Often in strategy-making, the difficulty for an organisation is high degrees of uncertainty around risk.  A good way of addressing uncertainty is to develop scenarios (eg scenario 1 is that our competitors develop a product or service marginally better, scenario 2 marginally worse and secanraio 3 markedly better or scenario 4 markedly worse).

Accidents, upset customers, missed deadlines and cost overruns, fraud, disruptions to service through IT failure, poor weather or labour availability are all risks that can be managed away.
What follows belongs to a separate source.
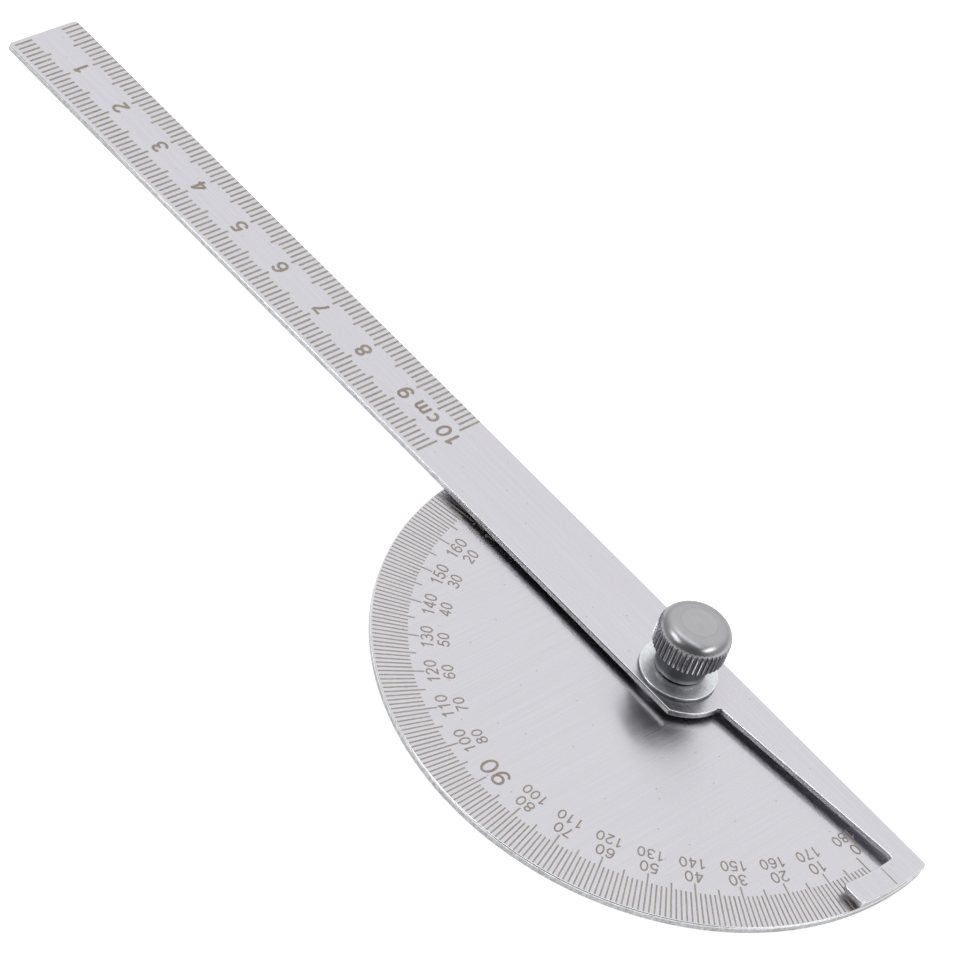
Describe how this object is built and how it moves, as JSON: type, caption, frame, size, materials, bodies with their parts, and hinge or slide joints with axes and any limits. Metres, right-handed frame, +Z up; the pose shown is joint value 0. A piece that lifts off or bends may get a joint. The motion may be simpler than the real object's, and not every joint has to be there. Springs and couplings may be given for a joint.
{
  "type": "protractor",
  "caption": "Half-disc steel protractor with a swinging centimetre rule on its pivot, an index pointer over the degree scale, and a knurled clamp nut.",
  "frame": {"origin": "centre of the stud's flush underside, on the pivot axis, in the plane that the tool rests on", "axes": "+X along the rule towards its zero end, +Y from the pivot towards the 90 degree mark of the half disc, +Z up out of the scale face along the pivot axis"},
  "size_m": [0.1975, 0.0523, 0.013],
  "materials": {
    "head_steel": "brushed stainless sheet, fine straight grain across the half disc, etched grey-brown marks",
    "blade_steel": "brushed stainless strip, satin, with burnished sheared edges and etched marks",
    "stud_steel": "turned steel, plated, satin",
    "spacer_steel": "plain steel, satin",
    "washer_zinc": "bright zinc plate with a slight blue tint",
    "knob_steel": "nickel-plated turned steel, satin, straight knurl"
  },
  "bodies": {
    "head": {"head_plate": "head_steel", "pivot_stud": "stud_steel"},
    "spacer": {"spacer_washer": "spacer_steel"},
    "blade": {"rule_blade": "blade_steel"},
    "washer": {"flat_washer": "washer_zinc"},
    "knob": {"clamp_knob": "knob_steel"}
  },
  "joints": [
    {"name": "blade_swing", "type": "hinge", "parent": "head", "child": "blade", "pos_m": [0, 0, 0.0025], "axis": [0, 0, -1], "continuous": true},
    {"name": "spacer_spin", "type": "hinge", "parent": "head", "child": "spacer", "pos_m": [0, 0, 0.0016], "axis": [0, 0, -1], "continuous": true},
    {"name": "clamp_lift", "type": "slide", "parent": "head", "child": "washer", "axis": [0, 0, 1], "range_m": [0, 0.004]},
    {"name": "knob_turn", "type": "hinge", "parent": "washer", "child": "knob", "pos_m": [0, 0, 0.008], "axis": [0, 0, 1], "range_deg": [0, 1800]}
  ],
  "couplings": [
    {"joint": "clamp_lift", "follows": "knob_turn", "m_per_rad": 0.00012732}
  ]
}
Using our above matrix, the risk attributed to one activity is the probability of the harmful incident x its impact.  The sum of these is the organisations exposure to a particular risk. 

A very useful philosophy in risk management is that of ‘marginal gains’, ie if an organisation systematically identifies a wide range and large number of risks, however small, and then bears down on each one, the overall effect is high at reducing risks. 

Leadership is vital for risk management.  Like so many corporate functions, it’s important it is championed at Board level with defined roles for Chairs of Audit, CEO, Directors and mid organisation leaders.  Many risks will come and go during a month or a year.  So, dynamic systems of risk recording and management are important.  If a big risk coming your way, has been identified and addressed, you can downgrade it.  Once it’s passed, you can remove it from your register.  No doubt, other new risks will have emerged and your corporate focus needs to be on those.

Leaders should know their risks, know who leads on them and know what their system is for tracking and managing them.  I ran an organisation where we had lots of staff driving on poor quality roads, often in poor weather. We had lone workers in moorland and countryside environments.  We had tens of thousands of service users cycling, walking and experiencing our sites. 

Our moorland restoration work involved helicopters, tractors, heavy loads, ropes and hawsers and people working remotely in moorland environments. In winter.  I am now a NED in an organisation that hands out £400M to hundreds of diverse groups for projects and a NHS trust providing services to the most vulnerable people in our society. 

When the man in the pub begins to bore for Britain on ‘elf ’n safety gone mad’, remember the words of Sir Michael Bishop who ran the airline British Midland.  ‘If you think airline safety is expensive, just wait until you have an accident’.